Or NOTB for None of these Bums...
I don't care which term is used.

>>>It may also indicate that no candidate is ranked.
>>
>>I'm unclear on this.  Do you mean some are equally approved and the
>>rest are equally disapproved?
>
>          I mean that ballots would be produced indicating:
>                    NO CANDIDATE IS RANKED
>                    NO CANDIDATE IS ACCEPTABLE

That's what is meant by simply voting:  1=NOTB

>          Such ballots would be tallied by adding .5 vote
>to every count of the matrix and by adding zero to the
>acceptability count of every candidate.

Like I said, you can produce the same result by treating NOTB as just
another candidate in the matrix, simplifying the algorithm.  You
don't need a separate data structure for approval counts.  This is
just an implementation detail, though; what matters is what the
voters see.

>>>My system is also designed to tally the ballots.
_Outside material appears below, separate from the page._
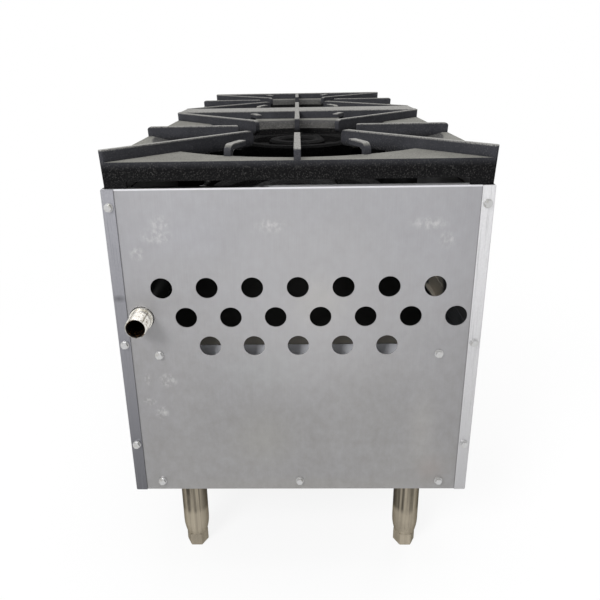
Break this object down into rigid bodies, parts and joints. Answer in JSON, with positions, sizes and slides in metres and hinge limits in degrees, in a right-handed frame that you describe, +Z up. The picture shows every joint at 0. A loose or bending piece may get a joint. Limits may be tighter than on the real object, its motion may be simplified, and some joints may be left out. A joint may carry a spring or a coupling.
{
  "type": "stock pot range",
  "caption": "Floor-standing gas stock pot range with cast grates in line over ring burners, front knobs, a pull-out drip tray, a vented rear panel and levelling legs.",
  "frame": {"origin": "on the floor, under the middle of the whole object from knobs to gas inlet", "axes": "+Z up; the user stands at -Y; +Y points to the rear, where the gas comes in; +X is to the user's right"},
  "size_m": [0.4572, 1.1408, 0.623],
  "materials": {
    "casing_steel": "brushed, worn, with faint vertical grain",
    "front_steel": "brushed",
    "galvanized_steel": "dull zinc coating",
    "tray_steel": "dull, greasy inside",
    "pull_steel": "polished",
    "grate_iron": "rough, seasoned, worn bright on the ribs' tops",
    "burner_iron": "rough",
    "shutter_steel": "dull",
    "black_pipe": "satin black",
    "zinc_pipe": "yellowish zinc",
    "coupling_steel": "bright zinc",
    "valve_brass": "machined",
    "stem_steel": "turned",
    "knob_plastic": "matte black",
    "tube_aluminium": "drawn",
    "leg_steel": "satin stainless",
    "foot_steel": "satin stainless",
    "bolt_zinc": "zinc",
    "screw_zinc": "zinc"
  },
  "bodies": {
    "casing": {"rear_panel": "casing_steel", "left_side_panel": "casing_steel", "right_side_panel": "casing_steel", "control_panel": "front_steel", "lower_front_panel": "front_steel", "base_pan": "galvanized_steel", "left_tray_runner": "galvanized_steel", "right_tray_runner": "galvanized_steel", "orifice_rail": "galvanized_steel", "rear_burner_back_rail": "galvanized_steel", "rear_burner_front_rail": "galvanized_steel", "front_burner_back_rail": "galvanized_steel", "front_burner_front_rail": "galvanized_steel", "manifold_brackets": "galvanized_steel", "rear_burner": "burner_iron", "front_burner": "burner_iron", "supply_pipe": "black_pipe", "supply_elbow": "black_pipe", "manifold_pipe": "black_pipe", "manifold_plug": "black_pipe", "inlet_nipple": "zinc_pipe", "inlet_coupling": "coupling_steel", "rear_outer_valve": "valve_brass", "front_outer_valve": "valve_brass", "front_inner_valve": "valve_brass", "rear_inner_valve": "valve_brass", "pilot_valves": "valve_brass", "front_orifices": "valve_brass", "rear_orifices": "valve_brass", "rear_outer_feed_tube": "tube_aluminium", "rear_inner_feed_tube": "tube_aluminium", "rear_pilot": "tube_aluminium", "front_pilot": "tube_aluminium", "rear_left_leg": "leg_steel", "rear_right_leg": "leg_steel", "front_left_leg": "leg_steel", "front_right_leg": "leg_steel", "leg_bolts": "bolt_zinc", "panel_screws": "screw_zinc"},
    "rear_grate": {"rear_grate": "grate_iron"},
    "front_grate": {"front_grate": "grate_iron"},
    "center_bar": {"center_bar": "grate_iron"},
    "tray": {"drip_tray": "tray_steel", "tray_pull": "pull_steel"},
    "rear_outer_knob": {"rear_outer_knob": "knob_plastic", "rear_outer_stem": "stem_steel"},
    "front_outer_knob": {"front_outer_knob": "knob_plastic", "front_outer_stem": "stem_steel"},
    "front_inner_knob": {"front_inner_knob": "knob_plastic", "front_inner_stem": "stem_steel"},
    "rear_inner_knob": {"rear_inner_knob": "knob_plastic", "rear_inner_stem": "stem_steel"},
    "rear_outer_shutter": {"rear_outer_shutter": "shutter_steel"},
    "front_outer_shutter": {"front_outer_shutter": "shutter_steel"},
    "front_inner_shutter": {"front_inner_shutter": "shutter_steel"},
    "rear_inner_shutter": {"rear_inner_shutter": "shutter_steel"},
    "rear_left_foot": {"rear_left_foot": "foot_steel"},
    "rear_right_foot": {"rear_right_foot": "foot_steel"},
    "front_left_foot": {"front_left_foot": "foot_steel"},
    "front_right_foot": {"front_right_foot": "foot_steel"}
  },
  "joints": [
    {"name": "rear_grate_lift", "type": "slide", "parent": "casing", "child": "rear_grate", "axis": [0, 0, 1], "range_m": [0, 0.12]},
    {"name": "front_grate_lift", "type": "slide", "parent": "casing", "child": "front_grate", "axis": [0, 0, 1], "range_m": [0, 0.12]},
    {"name": "center_bar_lift", "type": "slide", "parent": "casing", "child": "center_bar", "axis": [0, 0, 1], "range_m": [0, 0.12]},
    {"name": "tray_slide", "type": "slide", "parent": "casing", "child": "tray", "axis": [0, -1, 0], "range_m": [0, 0.6]},
    {"name": "rear_outer_knob_turn", "type": "hinge", "parent": "casing", "child": "rear_outer_knob", "pos_m": [0.152, -0.5346, 0.512], "axis": [0, -1, 0], "range_deg": [0, 90]},
    {"name": "front_outer_knob_turn", "type": "hinge", "parent": "casing", "child": "front_outer_knob", "pos_m": [0.052, -0.5346, 0.512], "axis": [0, -1, 0], "range_deg": [0, 90]},
    {"name": "front_inner_knob_turn", "type": "hinge", "parent": "casing", "child": "front_inner_knob", "pos_m": [-0.052, -0.5346, 0.512], "axis": [0, -1, 0], "range_deg": [0, 90]},
    {"name": "rear_inner_knob_turn", "type": "hinge", "parent": "casing", "child": "rear_inner_knob", "pos_m": [-0.152, -0.5346, 0.512], "axis": [0, -1, 0], "range_deg": [0, 90]},
    {"name": "rear_outer_shutter_turn", "type": "hinge", "parent": "casing", "child": "rear_outer_shutter", "pos_m": [0.052, 0.1329, 0.512], "axis": [0, 1, 0], "range_deg": [0, 60]},
    {"name": "front_outer_shutter_turn", "type": "hinge", "parent": "casing", "child": "front_outer_shutter", "pos_m": [0.052, -0.4381, 0.512], "axis": [0, 1, 0], "range_deg": [0, 60]},
    {"name": "front_inner_shutter_turn", "type": "hinge", "parent": "casing", "child": "front_inner_shutter", "pos_m": [-0.052, -0.4381, 0.512], "axis": [0, 1, 0], "range_deg": [0, 60]},
    {"name": "rear_inner_shutter_turn", "type": "hinge", "parent": "casing", "child": "rear_inner_shutter", "pos_m": [-0.052, 0.1329, 0.512], "axis": [0, 1, 0], "range_deg": [0, 60]},
    {"name": "rear_left_foot_level", "type": "slide", "parent": "casing", "child": "rear_left_foot", "axis": [0, 0, -1], "range_m": [0, 0.025]},
    {"name": "rear_right_foot_level", "type": "slide", "parent": "casing", "child": "rear_right_foot", "axis": [0, 0, -1], "range_m": [0, 0.025]},
    {"name": "front_left_foot_level", "type": "slide", "parent": "casing", "child": "front_left_foot", "axis": [0, 0, -1], "range_m": [0, 0.025]},
    {"name": "front_right_foot_level", "type": "slide", "parent": "casing", "child": "front_right_foot", "axis": [0, 0, -1], "range_m": [0, 0.025]}
  ]
}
When candidates
>>>are not ranked (indicating equal preference) the related counts for
>>>both candidates are updated with half (1/2) a vote.
>>
>>score equally ranked choices as .5 and .5, or 1 and 1, or 0 and 0,
>>depends on the choice of tie-breaking algorithm you plan on using.
>>It may not matter--is it possible to specify a sensible tie-breaking
>>method that doesn't care how the equal pairs are counted?
>
>          A tie means a tie and it may be broken most
>fairly by flipping a coin.

I meant a "Condorcet circular tie", in which no candidate beat all
the rest in the pairwise matchups.  We're not yet in a coin-flipping
situation.

The tie-breaking should probably look at how badly each candidate is
beaten overall.  If a voter ranks two choices equal, does that mean
each is unbeat or half-beat?  Using .5 means you think each is
half-beat.  (There was a message several days ago, from Rob or Mike
I think, on this question.  I'll have to go back and reread it.)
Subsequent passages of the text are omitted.